Problem requirements: Tally the lines that contain "frame" and report the total alone.

+ + + + + + +

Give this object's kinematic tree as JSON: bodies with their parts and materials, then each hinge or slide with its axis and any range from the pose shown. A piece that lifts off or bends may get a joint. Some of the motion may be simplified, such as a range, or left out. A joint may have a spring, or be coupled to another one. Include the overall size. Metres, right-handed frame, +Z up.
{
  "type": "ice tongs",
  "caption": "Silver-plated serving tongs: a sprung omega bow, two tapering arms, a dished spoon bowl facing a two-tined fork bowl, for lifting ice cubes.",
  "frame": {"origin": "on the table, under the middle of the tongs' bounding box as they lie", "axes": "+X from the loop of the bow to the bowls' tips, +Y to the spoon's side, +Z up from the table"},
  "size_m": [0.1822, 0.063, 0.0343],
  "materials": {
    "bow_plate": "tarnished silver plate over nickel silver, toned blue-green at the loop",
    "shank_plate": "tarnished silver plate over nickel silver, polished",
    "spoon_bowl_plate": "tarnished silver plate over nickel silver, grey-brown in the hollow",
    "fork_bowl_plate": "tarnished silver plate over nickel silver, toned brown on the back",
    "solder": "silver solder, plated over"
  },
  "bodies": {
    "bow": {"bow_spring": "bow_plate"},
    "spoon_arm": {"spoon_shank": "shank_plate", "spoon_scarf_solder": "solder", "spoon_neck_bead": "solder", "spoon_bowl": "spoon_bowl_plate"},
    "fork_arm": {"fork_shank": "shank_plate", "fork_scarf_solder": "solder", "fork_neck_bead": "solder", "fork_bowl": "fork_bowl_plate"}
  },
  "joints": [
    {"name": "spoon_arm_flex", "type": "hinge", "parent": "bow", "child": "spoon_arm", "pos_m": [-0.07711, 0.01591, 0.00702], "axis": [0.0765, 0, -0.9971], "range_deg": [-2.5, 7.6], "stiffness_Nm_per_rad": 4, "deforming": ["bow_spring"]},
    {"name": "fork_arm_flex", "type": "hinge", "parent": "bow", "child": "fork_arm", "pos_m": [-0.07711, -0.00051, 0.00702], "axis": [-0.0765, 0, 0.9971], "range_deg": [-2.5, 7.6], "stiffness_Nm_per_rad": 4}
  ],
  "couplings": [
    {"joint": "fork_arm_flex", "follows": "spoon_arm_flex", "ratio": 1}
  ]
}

+ + + + + + +

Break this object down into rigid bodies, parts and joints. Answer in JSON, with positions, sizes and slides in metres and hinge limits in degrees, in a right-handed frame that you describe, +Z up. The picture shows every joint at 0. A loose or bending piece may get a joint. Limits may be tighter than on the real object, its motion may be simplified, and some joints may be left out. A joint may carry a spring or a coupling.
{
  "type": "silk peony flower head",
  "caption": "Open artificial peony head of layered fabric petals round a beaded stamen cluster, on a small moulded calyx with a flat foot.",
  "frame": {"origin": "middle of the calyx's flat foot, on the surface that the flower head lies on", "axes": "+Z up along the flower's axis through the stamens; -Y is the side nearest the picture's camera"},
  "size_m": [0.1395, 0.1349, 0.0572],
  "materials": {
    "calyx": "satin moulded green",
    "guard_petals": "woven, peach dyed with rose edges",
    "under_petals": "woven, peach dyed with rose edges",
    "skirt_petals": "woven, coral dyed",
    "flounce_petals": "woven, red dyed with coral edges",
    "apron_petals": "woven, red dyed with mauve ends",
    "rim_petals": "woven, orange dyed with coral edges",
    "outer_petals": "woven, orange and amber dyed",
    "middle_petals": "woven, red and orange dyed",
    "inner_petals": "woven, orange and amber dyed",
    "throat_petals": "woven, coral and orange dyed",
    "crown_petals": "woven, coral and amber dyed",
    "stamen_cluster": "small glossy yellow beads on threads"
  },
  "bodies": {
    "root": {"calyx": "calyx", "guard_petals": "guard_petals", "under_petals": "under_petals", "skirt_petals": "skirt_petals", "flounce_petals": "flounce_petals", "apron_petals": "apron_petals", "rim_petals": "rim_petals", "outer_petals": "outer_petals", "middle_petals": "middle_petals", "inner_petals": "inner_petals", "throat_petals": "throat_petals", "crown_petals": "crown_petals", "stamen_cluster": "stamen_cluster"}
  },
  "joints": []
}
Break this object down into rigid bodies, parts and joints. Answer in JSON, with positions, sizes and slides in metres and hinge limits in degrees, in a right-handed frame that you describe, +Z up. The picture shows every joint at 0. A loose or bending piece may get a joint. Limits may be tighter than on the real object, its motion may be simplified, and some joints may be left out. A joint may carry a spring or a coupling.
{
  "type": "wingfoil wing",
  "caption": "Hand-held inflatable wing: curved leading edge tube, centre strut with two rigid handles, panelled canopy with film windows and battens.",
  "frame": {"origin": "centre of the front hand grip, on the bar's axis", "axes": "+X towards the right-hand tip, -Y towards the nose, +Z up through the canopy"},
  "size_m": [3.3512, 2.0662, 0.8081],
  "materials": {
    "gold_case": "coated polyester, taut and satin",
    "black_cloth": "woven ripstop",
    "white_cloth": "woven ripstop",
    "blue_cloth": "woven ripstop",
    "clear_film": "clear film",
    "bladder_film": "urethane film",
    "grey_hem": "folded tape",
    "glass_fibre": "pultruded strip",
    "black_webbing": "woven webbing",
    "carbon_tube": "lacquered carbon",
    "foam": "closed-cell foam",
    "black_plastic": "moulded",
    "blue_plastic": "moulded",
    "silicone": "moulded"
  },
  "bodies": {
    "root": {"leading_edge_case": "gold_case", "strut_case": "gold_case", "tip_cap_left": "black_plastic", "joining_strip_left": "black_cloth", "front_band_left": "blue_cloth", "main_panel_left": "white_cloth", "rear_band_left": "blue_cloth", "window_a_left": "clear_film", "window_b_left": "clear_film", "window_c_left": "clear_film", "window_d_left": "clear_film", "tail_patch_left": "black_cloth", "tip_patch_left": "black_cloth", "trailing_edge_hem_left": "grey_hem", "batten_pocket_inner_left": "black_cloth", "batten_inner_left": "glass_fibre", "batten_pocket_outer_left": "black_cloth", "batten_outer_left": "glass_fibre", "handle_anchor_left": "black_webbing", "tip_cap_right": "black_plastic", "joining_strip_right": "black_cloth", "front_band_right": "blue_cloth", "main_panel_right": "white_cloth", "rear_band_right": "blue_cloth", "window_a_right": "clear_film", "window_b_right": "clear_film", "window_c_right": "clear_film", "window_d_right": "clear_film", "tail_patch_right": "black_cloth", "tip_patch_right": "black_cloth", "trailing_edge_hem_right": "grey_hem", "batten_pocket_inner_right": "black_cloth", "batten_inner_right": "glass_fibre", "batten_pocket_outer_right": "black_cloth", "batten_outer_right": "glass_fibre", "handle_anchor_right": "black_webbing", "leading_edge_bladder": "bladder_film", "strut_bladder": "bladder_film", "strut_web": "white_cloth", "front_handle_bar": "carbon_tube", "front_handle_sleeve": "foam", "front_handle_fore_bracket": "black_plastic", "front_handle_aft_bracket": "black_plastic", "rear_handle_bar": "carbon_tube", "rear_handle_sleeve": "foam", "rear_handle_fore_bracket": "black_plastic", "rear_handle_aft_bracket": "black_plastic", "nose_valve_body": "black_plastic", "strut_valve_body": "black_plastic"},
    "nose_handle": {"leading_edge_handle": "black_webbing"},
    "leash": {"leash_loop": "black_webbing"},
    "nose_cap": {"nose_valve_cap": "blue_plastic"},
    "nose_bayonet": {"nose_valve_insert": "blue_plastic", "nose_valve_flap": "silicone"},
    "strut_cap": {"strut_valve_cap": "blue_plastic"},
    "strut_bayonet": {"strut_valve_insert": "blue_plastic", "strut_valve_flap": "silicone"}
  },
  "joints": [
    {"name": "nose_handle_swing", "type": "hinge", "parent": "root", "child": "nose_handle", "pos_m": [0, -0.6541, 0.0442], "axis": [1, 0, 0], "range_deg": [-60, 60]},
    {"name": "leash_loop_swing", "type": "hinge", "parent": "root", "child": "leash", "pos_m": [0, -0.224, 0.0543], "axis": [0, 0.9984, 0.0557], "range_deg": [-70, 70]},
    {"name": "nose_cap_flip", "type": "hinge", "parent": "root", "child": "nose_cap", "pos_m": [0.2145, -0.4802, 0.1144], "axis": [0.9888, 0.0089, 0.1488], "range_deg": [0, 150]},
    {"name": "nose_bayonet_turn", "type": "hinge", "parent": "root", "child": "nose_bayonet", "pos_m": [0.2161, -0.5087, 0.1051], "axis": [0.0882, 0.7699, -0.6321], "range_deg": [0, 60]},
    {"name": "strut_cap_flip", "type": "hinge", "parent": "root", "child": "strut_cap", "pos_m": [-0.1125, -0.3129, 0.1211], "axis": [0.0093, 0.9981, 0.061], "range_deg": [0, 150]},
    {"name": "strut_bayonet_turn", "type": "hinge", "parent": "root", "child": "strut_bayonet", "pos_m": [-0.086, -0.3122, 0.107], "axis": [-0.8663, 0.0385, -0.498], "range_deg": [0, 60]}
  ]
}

+ + + + + + +

Solved problem: 6